Does this tool summarize my text?

No — it generates the summary PROMPT. You define how summaries should be structured (sections, length, fidelity, quotes), generate once, and reuse the prompt on every transcript, report, or thread. The consistency is the point: the same skeleton and rules every time, instead of whatever shape the model feels like today.

How is this different from the Markdown Output Builder?

Direction. The Markdown Output Builder structures NEW documents the model writes. This tool compresses EXISTING content: every rule in the prompt — fidelity, quotes, "do not add missing context" — exists because there's a source text the summary must stay faithful to. A document generator has no source to be faithful to.

Isn't pulling action items out of a meeting just extraction?

Close, and the boundary is worth knowing: the Extraction Prompt Generator pulls discrete VALUES into named fields (owner, date, task as data). This tool's action-item mode produces a readable SECTION inside a summary — prose for humans, not fields for parsers. If a system consumes the output, extract; if a person reads it, summarize.

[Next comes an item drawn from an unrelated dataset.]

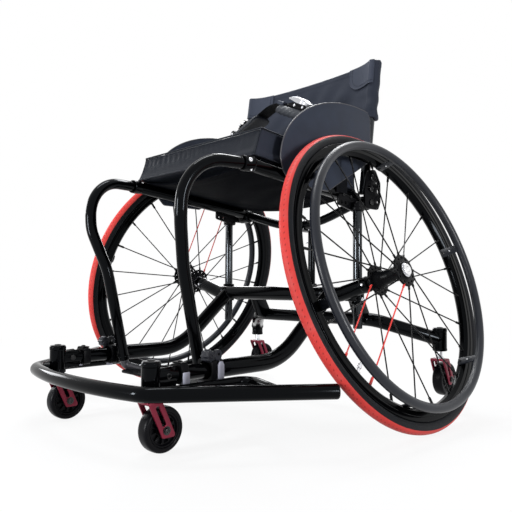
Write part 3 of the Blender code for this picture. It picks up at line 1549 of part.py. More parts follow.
def build_upholstery():
    rings = []
    for height, puff in (
        (HOLSTER_LOW, HOLSTER_HEM),
        (HOLSTER_LOW + HOLSTER_HEM, 0),
        (HOLSTER_TOP - HOLSTER_HEM, 0),
        (HOLSTER_TOP, HOLSTER_HEM),
    ):
        rings.append(holster_ring(height, puff))
    body = add_object("back_upholstery", bridged(rings), black_fabric())
    pockets = []
    for side in (1, -1):
        ends = []
        for along in (HOLSTER_LOW - OVERRUN, BACK_POST_RISE + TOUCH_GAP):
            x, y, z = post_point(along)
            ends.append((side * x, y, z))
        pockets.append(rod(ends[0], ends[1], BACK_POST_RADIUS + TOUCH_GAP, BACK_POST_SIDES))
    return cut(body, pockets)


def place_backrest(datum):
    hinge = pivot("back_hinge", datum, (0, HINGE_Y, HINGE_Z))
    hold(hinge, pair(build_back_post, "back_post") + [build_upholstery()])


# Side guards and lap belt


def build_guard():
    """A flat plate with an elliptical upper edge, on two stand-off studs."""
    last = math.acos((GUARD_BACK_Y - GUARD_BACK_INSET - GUARD_CENTRE_Y) / GUARD_REACH)
    outline = [
        (GUARD_BACK_Y, GUARD_CENTRE_Z + GUARD_BACK_RISE),
        (GUARD_BACK_Y, GUARD_CENTRE_Z + GUARD_RISE * math.sin(last) - GUARD_BACK_DROP),
    ]
    for i in range(GUARD_STEPS + 1):
        angle = last + (math.pi - last) * i / GUARD_STEPS
        y = GUARD_CENTRE_Y + GUARD_REACH * math.cos(angle)
        outline.append((y, GUARD_CENTRE_Z + GUARD_RISE * math.sin(angle)))
    nose = GUARD_CENTRE_Y - GUARD_REACH
    outline.append((nose + GUARD_NOSE_INSET, GUARD_CENTRE_Z - GUARD_NOSE_DROP))
    outline.append((nose + GUARD_CHIN_INSET, GUARD_LOW_Z))
    outline.append((GUARD_FLAT_END_Y, GUARD_LOW_Z))
    panel = extruded(outline, "X", GUARD_X, GUARD_X + GUARD_THICKNESS)
    plate = add_object("side_guard", panel, satin_black())
    studs = []
    for y in GUARD_STUDS_Y:
        z = rail_z(y)
        start = RAIL_X + RAIL_RADIUS + TOUCH_GAP
        end = GUARD_X + GUARD_THICKNESS + GUARD_STUD_PROUD
        studs.append(rod((start, y, z), (end, y, z), GUARD_STUD_RADIUS))
    return combine(plate, studs)


def belt_run(side):
    """From a shoulder of the lap belt to its crest: the start, the direction and the way up from it."""
    shoulder = Vector((side * BELT_X, 0, BELT_SHOULDER_Z))
    along = (Vector((BELT_CREST_X, 0, BELT_CREST_Z)) - shoulder).normalized()
    up = Vector((0, side, 0)).cross(along)
    return shoulder, along, up.normalized()


def strap_mesh(points):
    return swept(points, oblong(BELT_WIDTH, BELT_THICKNESS), (0, 1, 0))


def flat_bar(start, end, width, thickness):
    """A flat bar along the strap, as a tool for joining."""
    return add_object("tool", swept((start, end), oblong(width, thickness), (0, 1, 0)), satin_black())


def build_left_belt():
    """The left strap, with the base of the ratchet buckle and its two cheeks."""
    shoulder, along, up = belt_run(1)
    start = shoulder + along * BUCKLE_START
    anchor = (BELT_X, 0, BELT_LOW_Z)
    route = bent_route([anchor, shoulder, start + along * BUCKLE_OVERLAP], (BELT_SHOULDER_BEND,))
    strap = add_object("lap_belt_left", strap_mesh(route), black_fabric())
    low = start + up * BUCKLE_RAISE
    base = flat_bar(low, low + along * BUCKLE_LENGTH, BELT_WIDTH - BUCKLE_MARGIN, BUCKLE_BASE_THICKNESS)
    cheeks = []
    for side in (1, -1):
        line = start + Vector((0, side * (BELT_WIDTH / 2 - CHEEK_INSET), 0)) + up * BUCKLE_HEIGHT / 2
        near = line + along * CHEEK_START
        far = line + along * CHEEK_END
        cheeks.append(flat_bar(near, far, CHEEK_THICKNESS, BUCKLE_HEIGHT))
    return combine(strap, [base] + cheeks)


def build_right_belt():
    """The right strap, from the buckle over the crest to its anchor, with the fitting sewn to it."""
    shoulder, along, _ = belt_run(1)
    start = shoulder + along * (BUCKLE_START + BUCKLE_LENGTH + TOUCH_GAP)
    far_shoulder, far_along, _ = belt_run(-1)
    corners = [start, (BELT_CREST_X, 0, BELT_CREST_Z), far_shoulder, (-BELT_X, 0, BELT_LOW_Z)]
    route = bent_route(corners, (BELT_CREST_BEND, BELT_SHOULDER_BEND))
    strap = add_object("lap_belt_right", strap_mesh(route), black_fabric())
    near = far_shoulder + far_along * FITTING_PLACE
    far = near + far_along * FITTING_LENGTH
    fitting = flat_bar(near, far, BELT_WIDTH - FITTING_MARGIN, FITTING_THICKNESS)
    return combine(strap, [fitting])


def build_lever():
    """The ratchet lever, a shallow domed plate that lies over the buckle's base, and its hinge point."""
    shoulder, along, up = belt_run(1)
    hinge = shoulder + along * (BUCKLE_START + LEVER_PLACE) + up * (BUCKLE_HEIGHT - LEVER_DROP)
    width = BELT_WIDTH - 2 * CHEEK_INSET - CHEEK_THICKNESS - 2 * TOUCH_GAP
    route = []
    for share, lift in zip(LEVER_SHARES, LEVER_LIFTS):
        route.append(along * LEVER_LENGTH * share + up * lift)
    section = oblong(width, LEVER_THICKNESS)
    lever = add_object("buckle_lever", swept(route, section, (0, 1, 0)), bright_steel())
    pin = rod((0, -width / 2, 0), (0, width / 2, 0), LEVER_PIN_RADIUS, SMALL_HOLE_SIDES)
    combine(lever, [pin])
    return lever, hinge


def build_frame(datum):
    for build, stem in (
        (build_side_tube, "side_tube"),
        (build_slider, "front_slider"),
        (build_slider_clamp, "slider_clamp"),
        (build_strap_clamp, "strap_clamp"),
        (build_front_loop, "front_loop"),
        (build_seat_rail, "seat_rail"),
        (build_height_post, "height_post"),
        (build_back_bracket, "back_bracket"),
        (build_guard, "side_guard"),
    ):
        hold(datum, pair(build, stem))
    named = {
        "camber_tube": build_camber_tube,
        "wing_bumper": build_wing,
        "footplate": build_footplate,
        "seat_cross_tube": build_cross_tube,
        "seat_sling": build_sling,
        "cushion": build_cushion,
        "rear_bar": build_rear_bar,
        "centre_strut": build_strut,
        "lap_belt_left": build_left_belt,
        "lap_belt_right": build_right_belt,
    }
    for name, build in named.items():
        piece = build()
        piece.name = name
        hold(datum, [piece])
    lever, hinge = build_lever()
    lever.location = hinge
    hold(datum, [lever])


def main():
    clear_scene()
    datum = pivot("chair_datum", None, (0, DATUM_Y, 0))
    build_frame(datum)
    place_backrest(datum)
    place_drive_wheels(datum)
    place_casters(datum)
    bpy.context.view_layer.update()


main()
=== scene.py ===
"""Looks of a basketball wheelchair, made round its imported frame.

Each group of pieces is an operator, the sizes and colours that a user would change are properties, and a
panel in the 3D view's sidebar lists them all. Lengths are metres. Places are measured from the middle plane
(x, the chair's own left is +), from the line of the drive wheel axles (y, the front is -) and from the
floor (z); AXLE_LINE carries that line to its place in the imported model.
"""

import math

import bmesh
import bpy
import numpy as np
from mathutils import Matrix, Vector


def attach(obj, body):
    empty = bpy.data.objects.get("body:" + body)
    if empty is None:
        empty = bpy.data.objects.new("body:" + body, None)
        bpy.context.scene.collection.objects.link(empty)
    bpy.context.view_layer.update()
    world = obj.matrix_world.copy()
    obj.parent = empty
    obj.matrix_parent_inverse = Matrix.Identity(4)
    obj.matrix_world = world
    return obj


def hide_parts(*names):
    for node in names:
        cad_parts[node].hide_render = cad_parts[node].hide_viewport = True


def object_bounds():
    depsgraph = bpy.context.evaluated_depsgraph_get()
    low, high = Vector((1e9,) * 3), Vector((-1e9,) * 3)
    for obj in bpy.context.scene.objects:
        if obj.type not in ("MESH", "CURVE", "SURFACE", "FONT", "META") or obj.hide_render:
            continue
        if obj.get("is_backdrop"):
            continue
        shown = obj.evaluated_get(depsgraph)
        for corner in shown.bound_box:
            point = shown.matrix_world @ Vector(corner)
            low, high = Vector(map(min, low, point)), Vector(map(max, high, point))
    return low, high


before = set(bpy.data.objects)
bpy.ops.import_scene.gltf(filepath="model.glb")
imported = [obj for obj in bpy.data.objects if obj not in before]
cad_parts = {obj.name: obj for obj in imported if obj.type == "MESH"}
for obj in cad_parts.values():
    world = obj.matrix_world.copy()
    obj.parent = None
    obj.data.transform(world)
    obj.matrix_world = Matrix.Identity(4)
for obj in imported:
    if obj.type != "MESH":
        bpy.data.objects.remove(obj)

bl_info = {
    "name": "Basketball Wheelchair Looks",
    "version": (1, 0, 0),
    "blender": (4, 5, 0),
    "location": "View3D > Sidebar > Wheelchair",
    "description": "Builds the visible pieces of a basketball wheelchair over its packed frame",
    "category": "Object",
}

CAD_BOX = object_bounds()
AXLE_LINE = np.array([0.0, 0.11525, 0.0])
SIDES = (("left", 1), ("right", -1))
X, Y, Z = np.eye(3)

# The axes of flat plates: their right, their up and the way they face
SIDEWAYS = (Y, Z, X)
LEVEL = (X, Y, Z)

GAP = 0.0003
POLE = 0.0002
FULL_TURN = 2 * math.pi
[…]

What exactly does the fidelity level change?

The FIDELITY RULES block. Balanced allows light interpretation in service of compression. High Fidelity bans outside knowledge and pins numbers, dates, and names to their original form. Strict adds the full battery: no invented information, no unsupported conclusions, no added context, only what appears in the source — and empty sections say "Not covered in the source" instead of getting filled.

Why does the source type matter for a summary?

Because reading a transcript is not reading a contract. The source type sets reading guidance ("the final statement of a topic usually reflects the decision" for meetings, "prefer the newest messages" for threads), the emphasis (decisions vs findings vs timeline), and the sections of a Sectioned Summary — a research paper gets Objective/Methodology/Findings/Limitations, an incident gets Timeline/Root Cause/Impact/Next Steps.

When should I preserve quotes in a summary?

Whenever exact wording carries weight: commitments ("we will deliver by March 1"), numbers, legal language, and disputed claims. Paraphrase changes meaning in exactly these places. Important Quotes keeps the headline statements verbatim; Preserve Critical Quotes adds the rule that such statements must never be paraphrased at all.